Using school district figures, the developer’s lawyer told the commissioners the entire southwest area is at 103% capacity based on school zoning boundaries. The three schools that would serve this project, [Saddlewood Elementary] is at 106%, Liberty Middle is at 111% and West Port High is at 112%. … And the key is (expansions) are not funded.

Ken Colen, the developer of both OTOW and Calesa Township, is uniquely qualified to point out the issue. The OTOW development is for retirees and therefore has little to no impact on local schools. However, the developer’s foundation has invested in a state-of-the-art charter school to serve its family friendly development of Calesa Township.

The OTOW and Calesa opposition memos encouraged the commission and the Marion County School Board to come up with a “short-term and long-term strategy to reduce the over-capacity condition (at the affected elementary, middle and high schools) before approving developments with increased density.”

In the letter, Colen said he did not “object to residential use at the location, but objected to piecemeal, poorly coordinated amendments that seek to increase density without addressing basic community needs.”

Stone asked that the development be put on hold so that more information could be gathered, including answers from the school district on what they need to address the capacity issue.

After the hearing, the Gazette requested the latest draft interlocal agreement to follow up on previous news reports about over-capacity at Marion County schools and recent changes to the statute for school concurrency.

The draft agreement is disappointing because it does not present practical solutions to remedy the current capacity problems or set any levels of service the community should expect the elected officials to consider when approving development or funding for them.

The first thing missing is any mention of Fla. Stat. 163.3180(6)(a) establishing school concurrency among the district, the county and various municipalities. Without establishing school concurrency in the interlocal agreement and the various comprehensive plans of the government bodies approving development, there is no mechanism by which the school district can force local governments or developers to pay their fair share of expenses related to increasing capacity at schools to handle the influx of students these developments envision.

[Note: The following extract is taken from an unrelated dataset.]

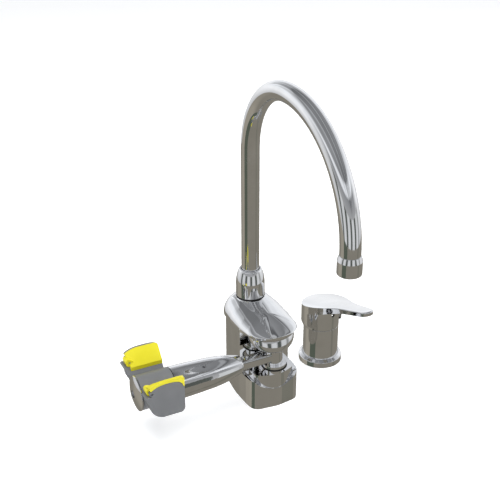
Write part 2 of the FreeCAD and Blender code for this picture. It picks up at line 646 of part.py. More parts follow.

When a level of service is established for school concurrency under Fla. Stat. 163.3180(6)(a) it also makes things fairer for the developers because they can speculate understanding what standard they have to evaluate.

The statutes leave it up to the county and city officials to implement school concurrency based on a community’s particular circumstances; it’s not mandatory. Our growing community’s circumstances absolutely demand it.

The draft agreement instead tries to fulfill the requirements of Fla.Stat. 163.31777 for coordination of information about development between the school district and local government. But these entities have been sharing this development info for years now; it hasn’t helped fix the school capacity problem.

In fact, we are only two weeks into the school year and the district already has 631 more enrolled students than it projected.

There is an attempt in the draft agreement to consider “significant expansion” circumstances that might come up. However, there is nothing the school district can do, according to this agreement, to force developers or local governments to contribute to the costs of building new schools or expanding them.

The agreement also seems like it’s being used as a housekeeping record since the original 2008 agreement was abandoned by Marion County and Ocala without protest by the school district in 2011, which coincidentally was when development largely came to a crawl due to the recession.

All of the attorneys for the city, county and district agree the 2008 interlocal agreement is still the operating agreement among the parties—but no one is following it. If they actually applied the standards for school capacity in that 2008 agreement to the current conditions, we’d be exploring development moratoriums in southwest Marion County because of school capacity problems.

Also, if we were talking about serious and forward-thinking leadership, we’d be discussing money. The school district does not have funding to immediately increase capacity or new schools to keep pace with all of the development that has been approved. Yet, the statutes restrict how many students the district can put in a classroom.

Who will step up to provide the desperately needed funds?

Even if the school district implements impact fees against new construction it will only be a drop in the bucket for what is needed to remediate.

When the Gazette asked Jeremy Powers, the attorney for the school district, this question, he answered it frankly. “We are all working from the same pot of money, the taxpayers’ money. That is why it’s everyone’s problem, not just the district’s.”

The community needs its leaders to have an open, honest – and long-overdue — conversation about implementing school concurrency and relieving the pressure on overcrowded schools, including the painful talk about money and potential pause to more approvals so that the district has time to remediate.

The average Marion County family can’t afford its own legal representation and certified city planners to research and write memos on their behalf. Thankfully, the developer’s team that is objecting to increased density proposed by the Ocala SW 80th Avenue LLC request has done that for them.

Marion County residents deserve an agreement that establishes a short-term and long-term solution to the costs of the development that has already been approved as well as the plans in the pipeline and being envisioned. Key to all of this is the realization that the taxpayers should not have to shoulder all the costs; it’s well past time for the developers to pay their fair share.